### SUPPLIED DATA
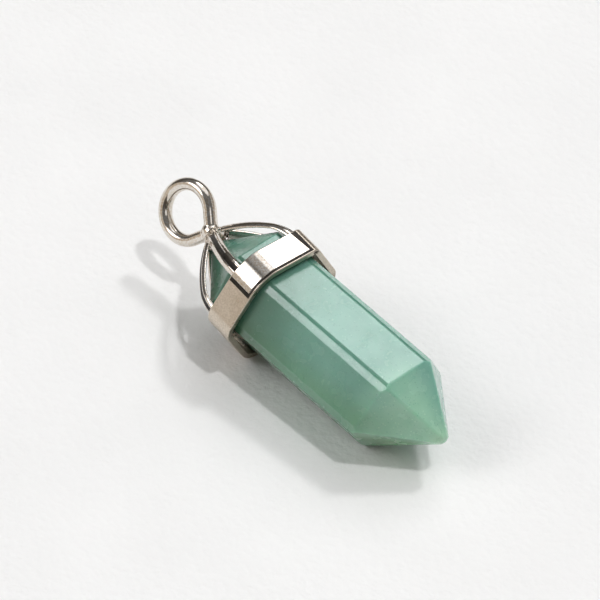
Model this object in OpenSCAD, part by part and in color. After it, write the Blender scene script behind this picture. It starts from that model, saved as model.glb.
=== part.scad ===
// Crystal pendant: a six-sided stone point held by a soldered metal cap with an eye ring.
// It lies on its side, with the eye toward -X, the tip toward +X and the surface at Z = 0.

/* [Crystal] */
// Width of the crystal across two opposite flats
crystal_flats = 9.8; // [8:0.2:12]
// Length of the straight six-sided part
prism_len = 20; // [14:1:30]
// Height of each point, measured to where its flat faces would meet
point_len = 6; // [5:0.1:7]
// How much nearer the lower point's underside starts than its upper side
tip_slant = 1.6; // [0:0.1:2]
// How much thicker the crystal is across its upper rear and lower front flats, as a share
crystal_swell = 0.02; // [0:0.01:0.04]
// Radius of the polished long edges
edge_round = 1.15; // [0.8:0.05:1.2]
// Radius of the blunted tips
tip_round = 0.5; // [0.3:0.05:0.7]
// How far the lower tip was ground off the middle line
tip_offset = 0.35; // [0:0.05:0.6]

/* [Band] */
// Width of the band along the crystal
band_width = 3; // [2:0.25:5]
// Thickness of the band's sheet
band_wall = 0.6; // [0.5:0.05:0.7]
// Clearance between the band and the crystal's flats
band_gap = 0.5; // [0.45:0.05:0.6]
// Distance from the crystal's upper shoulder to the band
band_start = 0.9; // [0.8:0.05:1.6]
// Outer radius of the band's plain corners
band_round = 2; // [1.8:0.1:2.4]
// Outer radius of its upper front corner, under the lapped end
lap_round = 3.4; // [2:0.1:3.6]
// Outer radius of its upper rear corner, which is folded sharply
fold_round = 0.8; // [0.8:0.1:2]

/* [Arms] */
// Width of each arm
arm_width = 1.3; // [1:0.1:1.5]
// Thickness of each arm, flat inside and rounded outside
arm_thick = 0.42; // [0.38:0.02:0.46]
// Radius of the bend that takes each arm over the crystal's shoulder
arm_bend = 5.5; // [5:0.1:6.5]
// How far that bend turns, in degrees
arm_bend_turn = 33; // [28:1:36]
// How far the upper front arm sits below its corner of the band, in degrees
front_arm_shift = 10; // [0:1:12]

/* [Eye] */
// Bore of the eye ring
eye_bore = 4.2; // [3:0.1:5]
// Thickness of the eye ring's wire from the bore outwards
eye_wire = 1.1; // [0.9:0.05:1.3]
// Depth of the eye ring's wire along the bore
eye_depth = 1.3; // [1.2:0.05:2]
// How far the eye ring is turned from the band's nearest flat, in degrees
eye_turn = 0; // [0:1:60]
// Diameter of the solder neck
neck_dia = 1.9; // [1.7:0.1:2.1]

/* [Fit] */
// How far the cap leans off the crystal's axis, in degrees
cap_lean = 4.4; // [0:0.2:4.4]
// How far the crystal sits turned inside the cap, in degrees
crystal_turn = 0; // [0:0.5:4]

/* [Hidden] */
$fn = 48;

stone_green = "#7FAE98";
silver_metal = "#C9C6C2";

// Six-sided section: the corners' own centres lie on a circle of this radius
function corner_ring(flats, round) = (flats / 2 - round) / cos(30);

// Angles round the axis, from straight up toward the rear
rear_flat = 60;
cap_leans_toward = 40;
tip_lies_toward = 75;

// Crystal sections run along X from the upper shoulder at 0
arc_steps = 4;
point_slope = atan(crystal_flats / 2 / point_len);
shoulder_soft = 0.3;
shoulder_steps = 3;
tip_steps = 4;
blunt_shares = [0.2, 0.45, 0.7];
rounding_share = 0.9;
tip_centre = tip_round / sin(point_slope);
tip_end = point_len - tip_centre + tip_round;

// Band section
band_end = band_start + band_width;
band_inner = crystal_flats + 2 * band_gap;
band_outer = band_inner + 2 * band_wall;
band_rounds = [band_round, fold_round, lap_round, band_round, band_round, band_round];

// Neck, just clear of the crystal's upper tip
neck_clear = 0.12;
neck_x = -(tip_end + neck_clear + neck_dia / 2);

// Solder cup that carries the arms' ends: [distance from the neck's middle, radius]
cup_outline = [[0, 0], [0, 0.85], [0.7, 1.55], [1.25, 1.5], [0.95, 0.75], [0.95, 0]];

// An arm's outer line is a bend over the shoulder and then a flatter arc down to the cup
arm_bury = 0.35;
arm_clear = 0.33;
foot_depth = 0.78;
foot_radius = 1.45;
corner_of_crystal = corner_ring(crystal_flats, edge_round) + edge_round;
arm_top = [band_start + arm_bury, corner_of_crystal + arm_clear + arm_thick];
arm_foot = [neck_x + foot_depth, foot_radius];
bend_end = arm_top - arm_bend * [sin(arm_bend_turn), 1 - cos(arm_bend_turn)];
reach = bend_end - arm_foot;
arc_turn = 2 * (atan2(reach[1], reach[0]) - arm_bend_turn);
arc_radius = norm(reach) / 2 / sin(arc_turn / 2);
arm_section_radius = (arm_width * arm_width / 4 + arm_thick * arm_thick) / 2 / arm_thick;

// The flatter arc is a hair slimmer than the bend and starts inside it
arc_slim = 0.01;
arc_overlap = 0.3;

// Eye ring, a round wire ring whose two ends run straight into the neck
eye_radius = eye_bore / 2 + eye_wire / 2;
limb_reach = 1.345;
limb_bury = 0.1;
eye_to_neck = limb_reach * eye_radius;
limb_angle = asin(eye_radius / eye_to_neck);
limb_len = sqrt(eye_to_neck * eye_to_neck - eye_radius * eye_radius);
eye_x = neck_x + limb_bury - eye_to_neck;
eye_flat_angle = 60;

// The cap leans about the middle of the band
pivot_x = band_start + band_width / 2;
lean_way = [0, sin(cap_leans_toward), cos(cap_leans_toward)];
function leaned_point(p) =
    let (
        along = p[0] - pivot_x,
        across = p * lean_way,
        new_along = along * cos(cap_lean) + across * sin(cap_lean),
        new_across = across * cos(cap_lean) - along * sin(cap_lean)
    )
    p + [new_along - along, 0, 0] + (new_across - across) * lean_way;

// Share of the lower point that lies beyond x, and how far its slant moves a point at x and z
function share_left(x) = 1 - max(x - prism_len, 0) / point_len;
function slant_move(x, z) = x < prism_len / 2 ? 0 : tip_slant * (z / crystal_flats - share_left(x) / 2);

// Points of a rounded hexagon, lying near the plane at x and moved by off in that plane
function hex_section(x, half, round, off) = [
    for (corner = [0 : 5], step = [0 : arc_steps])
        let (
            middle = 30 + 60 * corner,
            turn = middle - 30 + 60 * step / arc_steps,
            ring = corner_ring(2 * half, round),
            y = ring * sin(middle) + round * sin(turn),
            z = ring * cos(middle) + round * cos(turn),
            swell = crystal_swell * (y * sin(rear_flat) + z * cos(rear_flat))
        )
        [
            x + slant_move(x, z),
            y + swell * sin(rear_flat) + off[0],
            z + swell * cos(rear_flat) + off[1]
        ]
];

// One half of the crystal, from its shoulder out to the tip: [distance, half flats, rounding]
function point_rows() = concat(
    [
        for (step = [0 : shoulder_steps])
            let (along = 2 * shoulder_soft * step / shoulder_steps)
            [
                along - shoulder_soft,
                crystal_flats / 2 - tan(point_slope) * along * along / (4 * shoulder_soft),
                edge_round
            ]
    ],
    [
        for (share = blunt_shares)
            let (half = crystal_flats / 2 * (1 - share))
            [
                point_len * share,
                half,
                min(edge_round * (1 - share) + tip_round * share, rounding_share * half)
            ]
    ],
    [
        for (step = [0 : tip_steps - 1])
            let (
                angle = point_slope + (90 - point_slope) * step / tip_steps,
                half = tip_round * cos(angle)
            )
            [point_len - tip_centre + tip_round * sin(angle), half, rounding_share * half]
    ]
);

// Joins rows of points into a closed solid with a single point at each end
module loft(rows, first_tip, last_tip) {
    count = len(rows[0]);
    last = len(rows) - 1;
    points = concat([first_tip], [for (row = rows) each row], [last_tip]);
    end = len(points) - 1;
    faces = concat(
        [for (i = [0 : count - 1]) [0, 1 + i, 1 + (i + 1) % count]],
        [
            for (row = [0 : last - 1], i = [0 : count - 1])
                let (a = 1 + row * count + i, b = 1 + row * count + (i + 1) % count)
                [a, a + count, b + count, b]
        ],
        [for (i = [0 : count - 1]) [end, 1 + last * count + (i + 1) % count, 1 + last * count + i]]
    );
    polyhedron(points = points, faces = faces, convexity = 4);
}

module crystal_body() {
    rows = point_rows();
    toward_rear = tip_offset * [sin(tip_lies_toward), cos(tip_lies_toward)];
    upper = [
        for (i = [len(rows) - 1 : -1 : 0]) hex_section(-rows[i][0], rows[i][1], rows[i][2], [0, 0])
    ];
    lower = [
        for (row = rows)
            hex_section(
                prism_len + row[0], row[1], row[2], max(row[0], 0) / point_len * toward_rear
            )
    ];
    loft(
        concat(upper, lower),
        [-tip_end, 0, 0],
        concat([prism_len + tip_end], tip_end / point_len * toward_rear)
    );
}

// Hexagon across the given flats, with the rounding of each corner from the rear one upwards
module rounded_hexagon(flats, rounds) {
    centres = [
        for (corner = [0 : 5])
            corner_ring(flats, rounds[corner]) * [cos(60 * corner), sin(60 * corner)]
    ];
    polygon(centres);
    for (corner = [0 : 5]) {
        next = (corner + 1) % 6;
        out = [cos(60 * corner + 30), sin(60 * corner + 30)];
        translate(centres[corner]) circle(r = rounds[corner]);
        polygon([
            centres[corner],
            centres[corner] + rounds[corner] * out,
            centres[next] + rounds[next] * out,
            centres[next]
        ]);
    }
}

module band() {
    translate([band_start, 0, 0])
        rotate([0, 90, 0])
            rotate(90)
                linear_extrude(height = band_width)
                    difference() {
                        rounded_hexagon(band_outer, band_rounds);
                        rounded_hexagon(band_inner, [for (round = band_rounds) round - band_wall]);
                    }
}

// Curved bar of half-round section, bent about Z from the angle start on, its outer line at radius
module arm_arc(radius, start, turn, slim) {
    rotate(start)
        rotate_extrude(angle = turn)
            intersection() {
                translate([radius - arm_section_radius, 0]) circle(r = arm_section_radius - slim);
                translate([radius - arm_thick + slim, -arm_width]) square(2 * arm_width);
            }
}

// One arm, in the XZ plane above the axis
module arm() {
    rotate([90, 0, 0]) {
        translate([arm_top[0], arm_top[1] - arm_bend])
            arm_arc(arm_bend, 90, arm_bend_turn, 0);
        translate(bend_end + arc_radius * [sin(arm_bend_turn), -cos(arm_bend_turn)])
            arm_arc(arc_radius, 90 + arm_bend_turn - arc_overlap, arc_turn + arc_overlap, arc_slim);
    }
}

module neck() {
    translate([neck_x, 0, 0]) sphere(d = neck_dia);
    rotate([0, 90, 0])
        rotate_extrude()
            polygon([for (point = cup_outline) [point[1], neck_x + point[0]]]);
}

module wire_section() {
    square([eye_wire, eye_depth - eye_wire], center = true);
    for (side = [-1, 1])
        translate([0, side * (eye_depth - eye_wire) / 2]) circle(d = eye_wire);
}

// The eye ring lies in the XY plane here, with its limbs toward +X
module eye_ring() {
    open_half = 90 - limb_angle;
    rotate(open_half)
        rotate_extrude(angle = 360 - 2 * open_half)
            translate([eye_radius, 0]) wire_section();
    for (side = [0, 1])
        mirror([0, side, 0])
            rotate(open_half)
                translate([eye_radius, 0, 0])
                    rotate([90, 0, 0])
                        linear_extrude(height = limb_len) wire_section();
}

module bail() {
    for (corner = [0 : 5])
        rotate([30 + 60 * corner + (corner == 0 ? front_arm_shift : 0), 0, 0]) arm();
    neck();
    translate([eye_x, 0, 0])
        rotate([eye_flat_angle + eye_turn, 0, 0]) eye_ring();
}

module leaned() {
    translate([pivot_x, 0, 0])
        rotate([-cap_leans_toward, 0, 0])
            rotate([0, cap_lean, 0])
                rotate([cap_leans_toward, 0, 0])
                    translate([-pivot_x, 0, 0]) children();
}

// Resting: the band's lower edge and the crystal's lower shoulder touch the surface
function lowest(points) = [for (p = points) if (p[2] == min([for (q = points) q[2]])) p][0];
band_touch = lowest([
    for (side = [-1, 1])
        leaned_point([band_end, side * corner_ring(band_outer, band_round) / 2, -band_outer / 2])
]);
turned_shoulder = [
    for (p = hex_section(prism_len - shoulder_soft, crystal_flats / 2, edge_round, [0, 0]))
        [p[0], p[1], p[2] * cos(crystal_turn) - p[1] * sin(crystal_turn)]
];
crystal_touch = lowest(turned_shoulder);
pitch = atan((crystal_touch[2] - band_touch[2]) / (crystal_touch[0] - band_touch[0]));
lift = band_touch[0] * sin(pitch) - band_touch[2] * cos(pitch);
reach_tip = (prism_len + tip_end) * cos(pitch);
reach_eye = (eye_x - eye_radius - eye_wire / 2) * cos(pitch);
centre_x = (reach_tip + reach_eye) / 2;

module resting() {
    translate([-centre_x, 0, lift]) rotate([0, pitch, 0]) children();
}

module crystal_point() {
    color(stone_green) resting() rotate([-crystal_turn, 0, 0]) crystal_body();
}

module bail_cap() {
    color(silver_metal)
        resting() leaned() {
            band();
            bail();
        }
}

crystal_point();
bail_cap();
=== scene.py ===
"""Aventurine crystal pendant, lying on a pale surface.

The stone and its cap are modelled in millimetres along X, from the stone's hidden shoulder at 0, and are
then set down in the part's own frame, in metres.
"""

import sys
import logging
from dataclasses import dataclass
from enum import Enum
from math import asin, atan2, cos, degrees, pi, radians, sin, sqrt, tan
from typing import Any, Callable, Sequence

import bmesh
import bpy
from mathutils import Matrix, Vector


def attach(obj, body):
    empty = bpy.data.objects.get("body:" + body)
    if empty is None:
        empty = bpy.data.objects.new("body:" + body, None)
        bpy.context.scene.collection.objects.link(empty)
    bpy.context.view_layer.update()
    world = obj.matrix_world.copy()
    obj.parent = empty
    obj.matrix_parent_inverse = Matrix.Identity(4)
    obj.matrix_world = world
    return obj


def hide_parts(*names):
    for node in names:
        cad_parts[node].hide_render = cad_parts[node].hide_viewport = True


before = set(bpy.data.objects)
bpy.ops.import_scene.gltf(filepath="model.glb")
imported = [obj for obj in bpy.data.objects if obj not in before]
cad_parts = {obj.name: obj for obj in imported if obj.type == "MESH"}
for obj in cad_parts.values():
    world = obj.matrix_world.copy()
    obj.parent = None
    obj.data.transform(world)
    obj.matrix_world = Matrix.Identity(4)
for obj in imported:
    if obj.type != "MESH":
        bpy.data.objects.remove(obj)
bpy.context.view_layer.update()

LOG = logging.getLogger("pendant")

Triple = tuple[float, float, float]
Rgba = tuple[float, float, float, float]
Piece = bpy.types.Object
Material = bpy.types.Material
Tree = bpy.types.NodeTree
Node = bpy.types.Node
Socket = bpy.types.NodeSocket
Edge = bmesh.types.BMEdge
Face = bpy.types.MeshPolygon
Inputs = dict[str | int, Any]

# The part's frame is in metres, and the pieces are modelled in millimetres
MM = 0.001
# Places nearer to each other than this are the same, in millimetres
NEAR = 0.001
# A face looks along X when its normal has at least this much of X
FACING = 0.9
# Turn from one corner of a hexagon to the next, in degrees
CORNER_TURN = 60.0
# Rotation that lays a primitive's own axis along X
ALONG_X = (0.0, radians(90), 0.0)
# Vertices round a wire or an arm
WIRE_STEPS = 28
# How far the larger faces lead the shading of the rounded edges beside them: 50 is not at all
FACE_WEIGHT = 80


class Pick(Enum):
    """What an edit-mode selection is made of."""

    VERTS = "VERT"
    EDGES = "EDGE"
    FACES = "FACE"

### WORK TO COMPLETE
Reproduce verbatim the lines above, from the line with "lift = band_touch[0]" through the line with "before = set(bpy.data.objects)".

### SOLUTION FOR THIS EXERCISE
lift = band_touch[0] * sin(pitch) - band_touch[2] * cos(pitch);
reach_tip = (prism_len + tip_end) * cos(pitch);
reach_eye = (eye_x - eye_radius - eye_wire / 2) * cos(pitch);
centre_x = (reach_tip + reach_eye) / 2;

module resting() {
    translate([-centre_x, 0, lift]) rotate([0, pitch, 0]) children();
}

module crystal_point() {
    color(stone_green) resting() rotate([-crystal_turn, 0, 0]) crystal_body();
}

module bail_cap() {
    color(silver_metal)
        resting() leaned() {
            band();
            bail();
        }
}

crystal_point();
bail_cap();
=== scene.py ===
"""Aventurine crystal pendant, lying on a pale surface.

The stone and its cap are modelled in millimetres along X, from the stone's hidden shoulder at 0, and are
then set down in the part's own frame, in metres.
"""

import sys
import logging
from dataclasses import dataclass
from enum import Enum
from math import asin, atan2, cos, degrees, pi, radians, sin, sqrt, tan
from typing import Any, Callable, Sequence

import bmesh
import bpy
from mathutils import Matrix, Vector


def attach(obj, body):
    empty = bpy.data.objects.get("body:" + body)
    if empty is None:
        empty = bpy.data.objects.new("body:" + body, None)
        bpy.context.scene.collection.objects.link(empty)
    bpy.context.view_layer.update()
    world = obj.matrix_world.copy()
    obj.parent = empty
    obj.matrix_parent_inverse = Matrix.Identity(4)
    obj.matrix_world = world
    return obj


def hide_parts(*names):
    for node in names:
        cad_parts[node].hide_render = cad_parts[node].hide_viewport = True


before = set(bpy.data.objects)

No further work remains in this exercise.